__Provided data__:
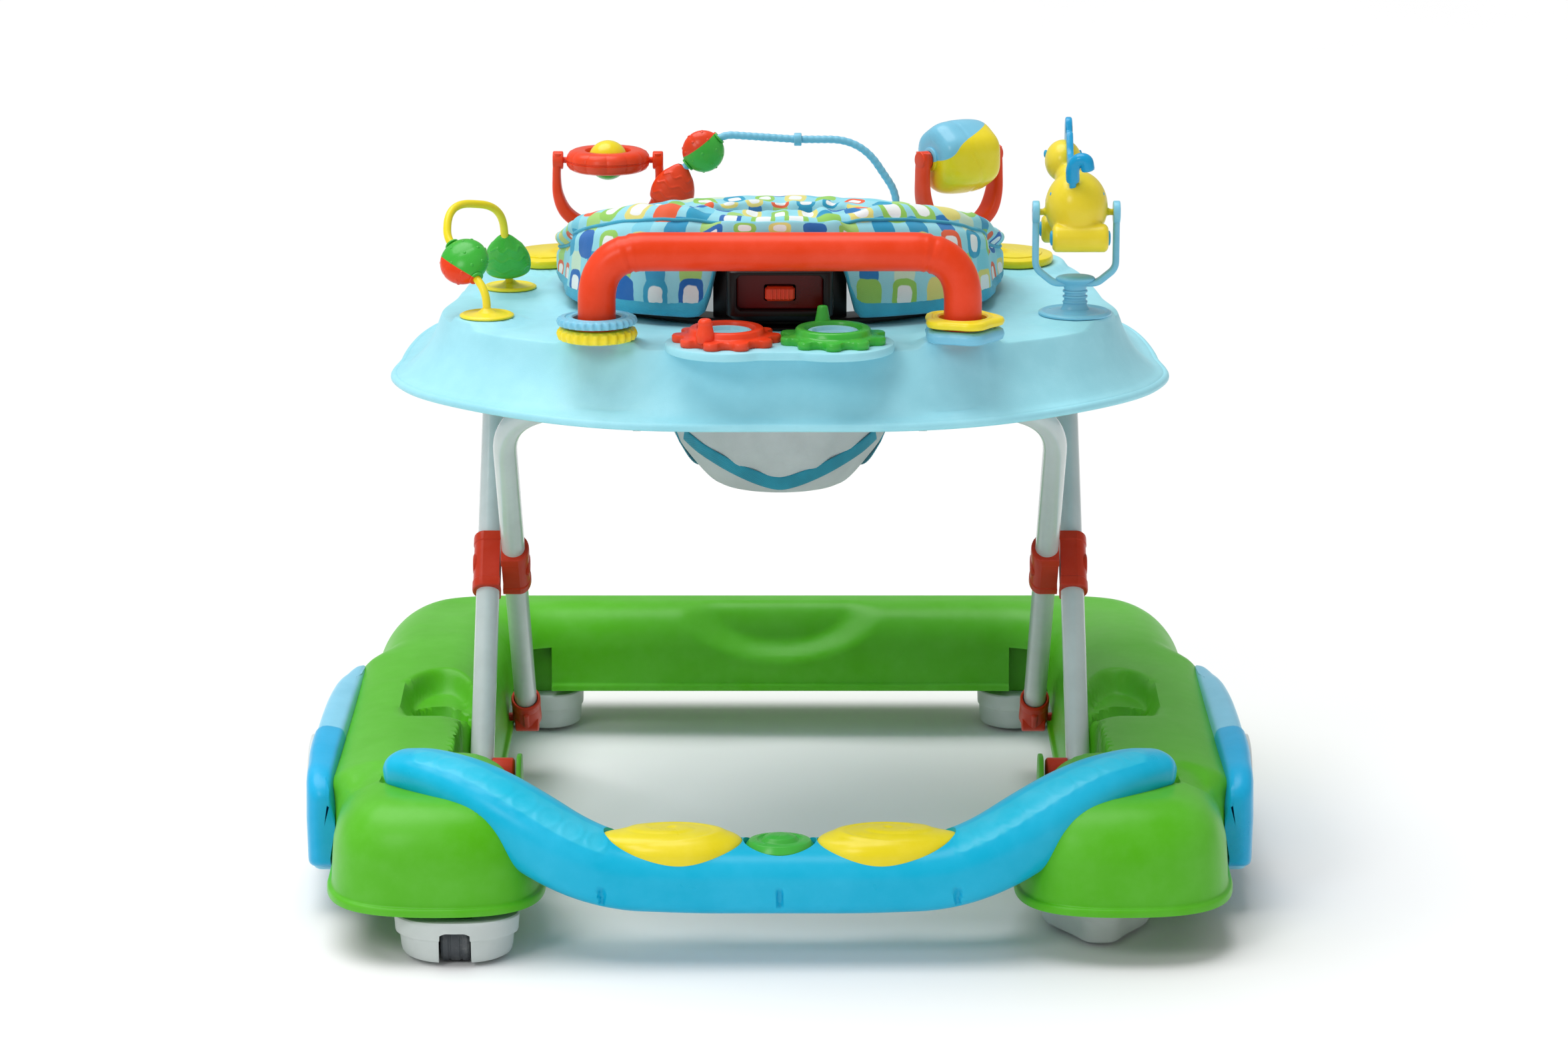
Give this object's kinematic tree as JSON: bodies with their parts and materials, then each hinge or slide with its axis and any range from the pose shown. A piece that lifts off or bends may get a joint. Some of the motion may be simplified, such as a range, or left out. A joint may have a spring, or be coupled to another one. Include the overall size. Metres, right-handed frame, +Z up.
{
  "type": "baby walker",
  "caption": "Baby walker: moulded base on swivel casters, crossed folding leg tubes and a play tray with a padded seat, handle and turning toys.",
  "frame": {"origin": "on the floor, under the centre of the bounding box", "axes": "+Z up, +Y away from the push handle and the footrest bar, +X to the right as seen from the handle end"},
  "size_m": [0.706, 0.7084, 0.567],
  "materials": {
    "base_green": "semi-gloss moulded plastic",
    "toy_green": "gloss moulded plastic",
    "bar_blue": "semi-gloss moulded plastic",
    "tray_sky": "satin moulded plastic",
    "panel_blue": "semi-gloss moulded plastic",
    "toy_pale_blue": "gloss moulded plastic",
    "caster_grey": "satin moulded plastic",
    "roller_dark": "dark moulded tread",
    "red_plastic": "gloss moulded plastic",
    "yellow_plastic": "gloss moulded plastic",
    "black_plastic": "dark gloss plastic",
    "tube_paint": "smooth pale powder coat",
    "seat_print": "woven polyester printed with soft squares",
    "sling_cloth": "plain woven polyester"
  },
  "bodies": {
    "base": {"base_shell": "base_green", "side_panel_left": "panel_blue", "side_panel_right": "panel_blue", "side_hub_left": "caster_grey", "side_hub_right": "caster_grey", "footrest_bar": "bar_blue"},
    "music_pad_left": {"music_pad_left": "yellow_plastic"},
    "music_pad_right": {"music_pad_right": "yellow_plastic"},
    "music_button": {"music_button": "toy_green"},
    "leg_outer": {"leg_tube_outer": "tube_paint", "near_foot_left": "red_plastic", "near_foot_right": "red_plastic", "outer_collar_left": "red_plastic", "outer_collar_right": "red_plastic"},
    "leg_inner": {"leg_tube_inner": "tube_paint", "far_foot_left": "red_plastic", "far_foot_right": "red_plastic", "inner_collar_left": "red_plastic", "inner_collar_right": "red_plastic"},
    "tray": {"tray_shell": "tray_sky", "tube_rack_near": "caster_grey", "tube_rack_far": "caster_grey", "corner_plate_left": "yellow_plastic", "corner_plate_right": "yellow_plastic", "seat_ring": "caster_grey", "seat_pad": "seat_print", "seat_sling": "sling_cloth", "lock_housing": "black_plastic", "push_handle": "red_plastic", "bead_loop": "yellow_plastic", "spinner_fork": "red_plastic", "wire_arch": "toy_pale_blue", "barrel_fork": "red_plastic", "dino_yoke": "toy_pale_blue"},
    "dino": {"dino_body": "yellow_plastic", "dino_crest": "panel_blue"},
    "lock_button": {"lock_button": "red_plastic"},
    "ring_left_lower": {"ring_left_lower": "yellow_plastic"},
    "ring_left_upper": {"ring_left_upper": "toy_pale_blue"},
    "ring_right_lower": {"ring_right_lower": "toy_pale_blue"},
    "ring_right_upper": {"ring_right_upper": "yellow_plastic"},
    "gear_red": {"gear_red": "red_plastic"},
    "gear_green": {"gear_green": "toy_green"},
    "bead_round": {"bead_round": "toy_green"},
    "bead_cone": {"bead_cone": "toy_green"},
    "spinner_disc": {"spinner_disc": "red_plastic"},
    "spinner_ball": {"spinner_ball": "yellow_plastic"},
    "arch_cone": {"arch_cone": "red_plastic"},
    "arch_bead": {"arch_bead": "toy_green"},
    "barrel": {"barrel": "yellow_plastic"},
    "caster_near_left": {"caster_pod_near_left": "caster_grey"},
    "roller_near_left": {"caster_roller_near_left": "roller_dark"},
    "caster_near_right": {"caster_pod_near_right": "caster_grey"},
    "roller_near_right": {"caster_roller_near_right": "roller_dark"},
    "caster_far_left": {"caster_pod_far_left": "caster_grey"},
    "roller_far_left": {"caster_roller_far_left": "roller_dark"},
    "caster_far_right": {"caster_pod_far_right": "caster_grey"},
    "roller_far_right": {"caster_roller_far_right": "roller_dark"}
  },
  "joints": [
    {"name": "frame_fold", "type": "hinge", "parent": "base", "child": "leg_outer", "pos_m": [0, -0.161, 0.046], "axis": [-1, 0, 0], "range_deg": [0, 24]},
    {"name": "leg_cross", "type": "hinge", "parent": "leg_outer", "child": "leg_inner", "pos_m": [0, -0.008, 0.211], "axis": [1, 0, 0], "range_deg": [0, 48]},
    {"name": "tray_level", "type": "hinge", "parent": "leg_inner", "child": "tray", "pos_m": [0, -0.15265, 0.367], "axis": [-1, 0, 0], "range_deg": [0, 24]},
    {"name": "swivel_near_left", "type": "hinge", "parent": "base", "child": "caster_near_left", "pos_m": [-0.232, -0.288, 0.05], "axis": [0, 0, 1], "continuous": true},
    {"name": "roll_near_left", "type": "hinge", "parent": "caster_near_left", "child": "roller_near_left", "pos_m": [-0.232, -0.332, 0.01674], "axis": [1, 0, 0], "continuous": true},
    {"name": "swivel_near_right", "type": "hinge", "parent": "base", "child": "caster_near_right", "pos_m": [0.232, -0.288, 0.05], "axis": [0, 0, 1], "continuous": true},
    {"name": "roll_near_right", "type": "hinge", "parent": "caster_near_right", "child": "roller_near_right", "pos_m": [0.232, -0.244, 0.01674], "axis": [-1, 0, 0], "continuous": true},
    {"name": "swivel_far_left", "type": "hinge", "parent": "base", "child": "caster_far_left", "pos_m": [-0.232, 0.288, 0.05], "axis": [0, 0, 1], "continuous": true},
    {"name": "roll_far_left", "type": "hinge", "parent": "caster_far_left", "child": "roller_far_left", "pos_m": [-0.18931, 0.29864, 0.01674], "axis": [-0.2419, 0.9703, 0], "continuous": true},
    {"name": "swivel_far_right", "type": "hinge", "parent": "base", "child": "caster_far_right", "pos_m": [0.232, 0.288, 0.05], "axis": [0, 0, 1], "continuous": true},
    {"name": "roll_far_right", "type": "hinge", "parent": "caster_far_right", "child": "roller_far_right", "pos_m": [0.18896, 0.29715, 0.01674], "axis": [-0.2079, -0.9781, 0], "continuous": true},
    {"name": "music_pad_left_press", "type": "slide", "parent": "base", "child": "music_pad_left", "axis": [0, 0, -1], "range_m": [0, 0.003], "stiffness_N_per_m": 600, "springref_m": -0.002},
    {"name": "music_pad_right_press", "type": "slide", "parent": "base", "child": "music_pad_right", "axis": [0, 0, -1], "range_m": [0, 0.003], "stiffness_N_per_m": 600, "springref_m": -0.002},
    {"name": "music_button_press", "type": "slide", "parent": "base", "child": "music_button", "axis": [0, 0, -1], "range_m": [0, 0.002], "stiffness_N_per_m": 600, "springref_m": -0.002},
    {"name": "lock_button_press", "type": "slide", "parent": "tray", "child": "lock_button", "axis": [0, 1, 0], "range_m": [0, 0.003], "stiffness_N_per_m": 600, "springref_m": -0.002},
    {"name": "ring_left_lower_spin", "type": "hinge", "parent": "tray", "child": "ring_left_lower", "pos_m": [-0.131, -0.236, 0.44], "axis": [0, 0, 1], "continuous": true},
    {"name": "ring_left_upper_lift", "type": "slide", "parent": "tray", "child": "ring_left_upper", "axis": [0, 0, 1], "range_m": [0, 0.012]},
    {"name": "ring_right_lower_spin", "type": "hinge", "parent": "tray", "child": "ring_right_lower", "pos_m": [0.131, -0.236, 0.44], "axis": [0, 0, 1], "continuous": true},
    {"name": "ring_right_upper_lift", "type": "slide", "parent": "tray", "child": "ring_right_upper", "axis": [0, 0, 1], "range_m": [0, 0.012]},
    {"name": "gear_red_spin", "type": "hinge", "parent": "tray", "child": "gear_red", "pos_m": [-0.038, -0.25, 0.44], "axis": [0, 0, 1], "continuous": true},
    {"name": "gear_green_spin", "type": "hinge", "parent": "tray", "child": "gear_green", "pos_m": [0.038, -0.25, 0.44], "axis": [0, 0, 1], "continuous": true},
    {"name": "bead_round_slide", "type": "slide", "parent": "tray", "child": "bead_round", "axis": [-0.5195, 0.6368, 0.5698], "range_m": [-0.006, 0]},
    {"name": "bead_cone_slide", "type": "slide", "parent": "tray", "child": "bead_cone", "axis": [-0.0557, -0.3899, 0.9192], "range_m": [-0.004, 0.01]},
    {"name": "arch_cone_spin", "type": "hinge", "parent": "tray", "child": "arch_cone", "pos_m": [-0.08576, 0.184, 0.46968], "axis": [0.3328, 0, 0.943], "continuous": true},
    {"name": "arch_bead_spin", "type": "hinge", "parent": "tray", "child": "arch_bead", "pos_m": [-0.0613, 0.184, 0.5025], "axis": [0.7498, 0, 0.6616], "continuous": true},
    {"name": "spinner_disc_spin", "type": "hinge", "parent": "tray", "child": "spinner_disc", "pos_m": [-0.138, 0.205, 0.492], "axis": [1, 0, 0], "continuous": true},
    {"name": "spinner_ball_spin", "type": "hinge", "parent": "spinner_disc", "child": "spinner_ball", "pos_m": [-0.138, 0.205, 0.492], "axis": [1, 0, 0], "continuous": true},
    {"name": "barrel_roll", "type": "hinge", "parent": "tray", "child": "barrel", "pos_m": [0.143, 0.198, 0.496], "axis": [0.848, 0.5299, 0], "continuous": true},
    {"name": "dino_flip", "type": "hinge", "parent": "tray", "child": "dino", "pos_m": [0.217, -0.14, 0.51], "axis": [1, 0, 0], "range_deg": [-60, 120]}
  ],
  "couplings": [
    {"joint": "leg_cross", "follows": "frame_fold", "ratio": 2},
    {"joint": "tray_level", "follows": "frame_fold", "ratio": 1},
    {"joint": "gear_green_spin", "follows": "gear_red_spin", "ratio": -1}
  ]
}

__Given instruction__: Select and copy each line from the data that includes the word "bodies".

__Answer for the task__:
Give this object's kinematic tree as JSON: bodies with their parts and materials, then each hinge or slide with its axis and any range from the pose shown. A piece that lifts off or bends may get a joint. Some of the motion may be simplified, such as a range, or left out. A joint may have a spring, or be coupled to another one. Include the overall size. Metres, right-handed frame, +Z up.
  "bodies": {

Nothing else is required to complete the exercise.